## Given request
Include in the output exactly the lines from the opening of the data through the line containing "Placement = FreeCAD.Placement", and nothing more.

--- Start of Data shown ---

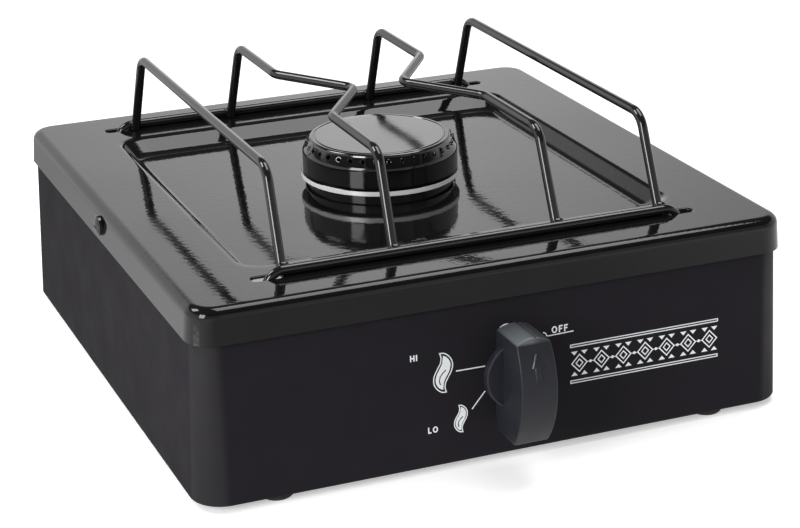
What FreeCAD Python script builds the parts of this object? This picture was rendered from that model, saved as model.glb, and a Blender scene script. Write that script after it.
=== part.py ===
"""Single-burner tabletop gas stove, built as separate pieces.

The frame has +Z up, +Y to the rear and its origin on the table, under the middle of the stove.
Lengths are millimetres. The control knob is on the front, at -Y.
"""

import FreeCAD
import Part
import Sketcher
import math
import os
import re

Vector = FreeCAD.Vector
Rotation = FreeCAD.Rotation
Placement = FreeCAD.Placement

# Driving sizes: name, value, what it is
SIZES = [
    ("sheet", 0.8, "thickness of the steel sheet of housing and cooktop"),
    ("plate", 1.5, "thickness of the brackets"),
    ("running", 0.05, "radial play of a turning fit"),
    ("play", 0.15, "play of a sliding or locating fit"),
    ("screw_play", 0.4, "radial play of a screw in a sheet hole"),
    ("foot_height", 3.0, "what a foot stands out below the housing"),
    ("foot_radius", 8.0, "radius of a foot"),
    ("foot_neck", 3.0, "radius of the foot's neck in its hole"),
    ("foot_head", 4.6, "radius of the foot's head above the flange"),
    ("foot_inset", 10.0, "from the housing's outline to a foot's centre, front to rear"),
    ("foot_side", 40.0, "from the housing's outline to a foot's centre, side to side"),
    ("foot_rounding", 1.0, "bevel round a foot's sole"),
    ("foot_taper", 0.5, "how far a foot narrows towards the housing"),
    ("foot_plug", 3.0, "height of the foot's head above the flange"),
    ("housing_width", 306.0, "width of the housing at its bottom edge"),
    ("housing_depth", 316.0, "depth of the housing at its bottom edge"),
    ("housing_height", 95.2, "height of the housing"),
    ("housing_corner", 16.0, "radius of the housing's upright corners at the bottom"),
    ("housing_flare", 3.5, "how far each wall leans out from top to bottom"),
    ("housing_rim", 6.0, "bend radius at the housing's top"),
    ("panel_hole", 6.0, "radius of the front panel's hole round the stem"),
    ("bottom_flange", 30.0, "width of the bottom flange"),
    ("top_flange", 16.0, "width of the top flange"),
    ("lip_height", 17.0, "height of the cooktop's lip"),
    ("lip_flare", 1.2, "how far the lip leans out"),
    ("lip_gap", 1.1, "gap between lip and housing"),
    ("lid_corner", 14.0, "radius of the lip's corners"),
    ("lid_rim", 5.0, "rounding of the cooktop's top edge"),
    ("well_side", 39.7, "from the housing's outline to the sunk well, at each side"),
    ("well_front", 46.25, "from the housing's outline to the sunk well, front and rear"),
    ("well_corner", 15.0, "corner radius of the well"),
    ("well_sink", 7.5, "how far the well's floor lies below the deck"),
    ("well_slope", 7.5, "how far the well's wall runs inward"),
    ("well_fillet", 5.0, "rounding at the well's floor"),
    ("well_brink", 4.0, "rounding at the well's upper edge"),
    ("wire_radius", 2.4, "radius of the grate's wire"),
    ("wire_lift", 0.05, "gap under the rails"),
    ("weld", 0.6, "depth of the weld between an upright and a rail"),
    ("rail_inset", 31.0, "from the housing's outline to each rail"),
    ("rail_side", 46.0, "from the housing's outline to the rails' bent ends"),
    ("rail_drop", 11.0, "how far the rails' ends reach down"),
    ("rail_bend", 5.0, "bend radius of the rails' ends"),
    ("slot_reach", 7.0, "from the bent end to the slot's outer end"),
    ("slot_play", 0.5, "play beside the wire in its slot"),
    ("grate_height", 45.3, "from the deck to the middle of the top wires"),
    ("corner_inset", 23.0, "from a rail to the top corners of the wires"),
    ("outer_inset", 10.0, "from the rails' bent ends to the outer wires"),
    ("inner_x", 41.5, "from the middle to the inner wires"),
    ("inner_bend_y", 42.6, "from the middle to the bends of the inner wires"),
    ("inner_apex_x", 12.85, "from the middle to the tip of the inner wires' bend"),
    ("wire_splay", 0.8, "how far the uprights lean sideways"),
    ("wire_bend", 6.0, "bend radius of the grate's wires"),
    ("apex_bend", 5.0, "bend radius at the inner wires' tip"),
    ("burner_lift", 8.5, "from the well's floor to the burner's rim"),
    ("cap_radius", 40.55, "outer radius of the burner cap"),
    ("cap_top_radius", 36.1, "radius of the cap's flat top"),
    ("cap_skirt", 11.0, "height of the cap's upright skirt"),
    ("cap_chamfer", 7.0, "height of the cap's sloping band"),
    ("cap_wall", 3.2, "wall of the cap"),
    ("cap_spigot", 6.0, "how far the cap's spigot reaches down"),
    ("cap_web", 2.0, "thickness of the cap's web between skirt and spigot"),
    ("port_radius", 1.1, "radius of a flame port"),
    ("port_count", 36.0, "number of flame ports"),
    ("port_turn", 5.4, "from the X axis round to the first flame port, in degrees"),
    ("rim_radius", 41.5, "outer radius of the cup's machined rim"),
    ("rim_height", 2.8, "height of the cup's rim"),
    ("cup_radius", 38.0, "outer radius of the cup"),
    ("cup_wall", 3.0, "wall of the cup"),
    ("cup_depth", 28.0, "from the cup's rim to its underside"),
    ("hub_radius", 14.0, "outer radius of the cup's hub"),
    ("hub_length", 4.5, "how far the hub reaches below the cup"),
    ("tube_radius", 10.0, "outer radius of the mixing tube"),
    ("tube_wall", 1.5, "wall of the mixing tube"),
    ("tube_bend", 18.0, "bend radius of the mixing tube"),
    ("mouth_radius", 13.0, "outer radius of the mixing tube's mouth"),
    ("mouth_length", 16.0, "length of the mixing tube's wide mouth"),
    ("window_radius", 2.6, "radius of an air window"),
    ("window_circle", 8.6, "from the axis to an air window"),
    ("window_count", 3.0, "number of air windows"),
    ("shutter_wall", 1.0, "wall of the air shutter"),
    ("shutter_length", 9.0, "length of the air shutter"),
    ("strap_width", 30.0, "width of the burner's strap"),
    ("strap_margin", 11.8, "from the strap's ends to the well's sloping wall"),
    ("strap_foot", 14.0, "length of the strap's welded ends"),
    ("strap_screw", 24.0, "from the middle to the strap's screws"),
    ("valve_drop", 22.7, "from the cup's underside down to the knob's and the valve's axis"),
    ("panel_gap", 4.0, "from the front panel to the valve's nose"),
    ("nose_radius", 8.0, "radius of the valve cover's nose"),
    ("nose_length", 3.0, "length of the valve cover's nose"),
    ("cover_thickness", 3.0, "thickness of the valve cover's flange"),
    ("cover_width", 48.0, "width of the valve cover's flange"),
    ("cover_height", 20.0, "height of the valve cover's flange"),
    ("cover_screw", 18.0, "from the axis to the cover's screws"),
    ("chamber_radius", 7.2, "radius of the spring's chamber"),
    ("chamber_length", 6.5, "length of the chamber inside the valve body"),
    ("barrel_radius", 12.0, "outer radius of the valve body"),
    ("plug_front_radius", 7.0, "bore radius at the plug's front"),
    ("plug_rear_radius", 6.0, "bore radius at the plug's rear"),
    ("plug_length", 24.0, "length of the tapered plug"),
    ("barrel_end", 4.0, "solid rear end of the valve body"),
    ("gas_radius", 1.8, "radius of the gas ways in the valve"),
    ("port_boss", 6.0, "radius of the valve's side port"),
    ("port_reach", 22.0, "from the axis to the end of the side port"),
    ("stem_radius", 4.0, "radius of the stem"),
    ("stem_flat", 1.0, "depth of the flat on the stem"),
    ("collar_radius", 6.2, "radius of the stem's collar"),
    ("collar_length", 1.5, "length of the stem's collar"),
    ("tongue_width", 7.0, "width of the stem's tongue"),
    ("tongue_thickness", 3.0, "thickness of the stem's tongue"),
    ("tongue_grip", 4.0, "how far the tongue reaches into the plug"),
    ("press_travel", 3.0, "how far the knob is pressed in"),
    ("spring_radius", 5.4, "mean radius of the stem's spring"),
    ("spring_wire", 0.45, "radius of the spring's wire"),
    ("spring_turns", 4.0, "turns of the spring"),
    ("nozzle_radius", 4.0, "radius of the injector's nozzle"),
    ("nozzle_length", 5.5, "length of the injector's nozzle"),
    ("injector_hex", 6.0, "length of the injector's hexagon"),
    ("injector_corner", 7.4, "corner radius of the injector's hexagon"),
    ("jet_length", 1.5, "length of the injector's jet"),
    ("injector_gap", 1.0, "from the hexagon to the air shutter"),
    ("jet_radius", 0.5, "radius of the injector's jet"),
    ("knob_back", 8.2, "from the front panel to the bar's back"),
    ("knob_front", 37.6, "from the front panel to the bar's crown"),
    ("crown_radius", 42.6, "radius of the bar's crowned face"),
    ("crown_middle", -2.8, "from the axis up to the crown's foremost line"),
    ("crown_clear", 2.0, "how far the crown's cut reaches beyond the face"),
    ("knob_up", 21.0, "from the axis to the bar's upper corners"),
    ("knob_down", 29.8, "from the axis to the bar's bottom"),
    ("end_arch", 2.2, "how far the bar's upper end rises between its corners"),
    ("knob_end", 8.6, "half width of the bar at its ends"),
    ("knob_waist", 9.1, "half width of the bar in its middle"),
    ("knob_rounding", 0.8, "rounding of the bar's edges"),
    ("disc_radius", 17.2, "radius of the knob's disc"),
    ("disc_back", 12.6, "from the front panel to the disc's back"),
    ("disc_front", 16.6, "from the front panel to the disc's face"),
    ("disc_chamfer", 0.8, "chamfer of the disc"),
    ("disc_undercut", 3.0, "width of the disc's flat back"),
    ("boss_radius", 8.5, "radius of the boss at the knob's back"),
    ("boss_back", 6.0, "from the front panel to the boss's end"),
    ("knob_bore", 20.0, "depth of the knob's bore"),
    ("clip_thickness", 0.6, "thickness of the knob's spring clip"),
    ("clip_width", 3.2, "width of the knob's spring clip"),
    ("clip_start", 1.0, "from the boss's end to the spring clip"),
    ("clip_short", 4.0, "how much shorter the spring clip is than the bore"),
    ("arrow_depth", 0.5, "how far the arrow stands out of the knob"),
    ("arrow_tip", 17.0, "from the axis to the arrow's tip"),
    ("arrow_head", 6.0, "length of the arrow's head"),
    ("arrow_tail", 4.5, "from the axis to the arrow's tail"),
    ("arrow_barb", 2.7, "half width of the arrow's head"),
    ("arrow_shaft", 1.5, "half width of the arrow's shaft"),
    ("pipe_radius", 4.0, "outer radius of the supply pipe"),
    ("pipe_wall", 1.0, "wall of the supply pipe"),
    ("pipe_bend", 18.0, "bend radius of the supply pipe"),
    ("foot_clear", 1.4, "from the inlet's bracket to the head of the foot beside it"),
    ("inlet_radius", 7.9, "radius of the inlet's free end"),
    ("inlet_neck", 8.4, "radius of the inlet's neck in its bracket and locknut"),
    ("inlet_step", 1.0, "from the rear panel to the end of the neck"),
    ("inlet_reach", 16.0, "how far the inlet stands out at the rear"),
    ("inlet_hex", 4.0, "thickness of the inlet's hexagon"),
    ("inlet_corner", 11.4, "corner radius of the inlet's hexagon and locknut"),
    ("inlet_clear", 1.5, "play round the inlet in the rear panel"),
    ("inlet_gap", 8.5, "from the rear panel to the inlet's bracket"),
    ("locknut_length", 4.5, "thickness of the inlet's locknut"),
    ("nut_radius", 8.5, "corner radius of the pipe nuts"),
    ("nut_length", 16.0, "length of the pipe nuts"),
    ("nut_grip", 8.0, "how far a pipe nut grips its fitting"),
    ("bracket_width", 60.0, "width of the valve's bracket"),
    ("inlet_bracket_width", 34.0, "width of the inlet's bracket"),
    ("bracket_foot", 15.0, "length of the brackets' feet"),
    ("bracket_top", 14.0, "from the axis to the brackets' top"),
    ("bracket_screw_x", 14.0, "from a bracket's middle to its foot screws"),
    ("screw_radius", 2.0, "radius of the screws"),
    ("screw_head", 3.8, "radius of the small pan heads"),
    ("screw_head_height", 2.2, "height of the small pan heads"),
    ("screw_end", 3.0, "how far the bracket screws stand out inside"),
    ("head_rounding", 0.6, "share of a pan head's height that is rounded"),
    ("drive_width", 0.25, "width of a screw's slot, as a share of the head's radius"),
    ("drive_floor", 0.55, "floor of a screw's slot, as a share of the head's height"),
    ("side_head", 5.2, "radius of the side screws' heads"),
    ("side_head_height", 3.0, "height of the side screws' heads"),
    ("side_screw_drop", 8.6, "from the deck down to the side screws"),
    ("clip_side", 12.0, "side of the side screws' clip nuts"),
    ("clip_depth", 3.0, "depth of the side screws' clip nuts"),
    ("clip_bevel", 2.3, "how far the clip nuts fall away from the housing's bend"),
]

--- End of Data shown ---

## Correct output
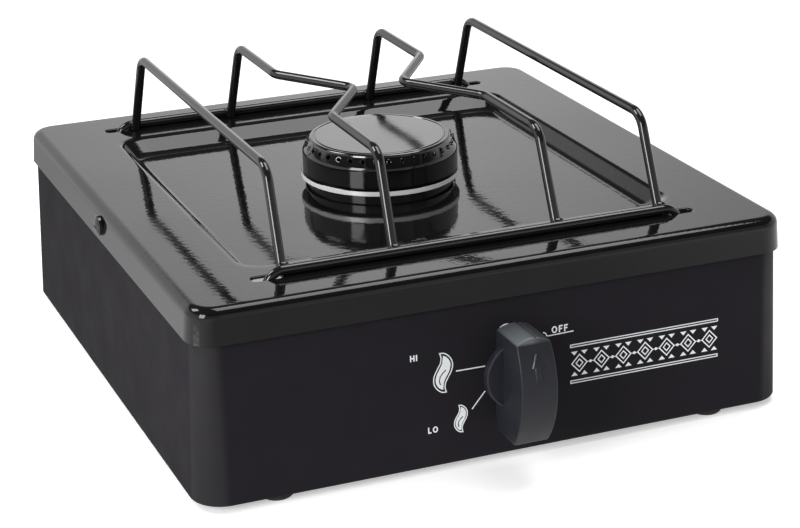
What FreeCAD Python script builds the parts of this object? This picture was rendered from that model, saved as model.glb, and a Blender scene script. Write that script after it.
=== part.py ===
"""Single-burner tabletop gas stove, built as separate pieces.

The frame has +Z up, +Y to the rear and its origin on the table, under the middle of the stove.
Lengths are millimetres. The control knob is on the front, at -Y.
"""

import FreeCAD
import Part
import Sketcher
import math
import os
import re

Vector = FreeCAD.Vector
Rotation = FreeCAD.Rotation
Placement = FreeCAD.Placement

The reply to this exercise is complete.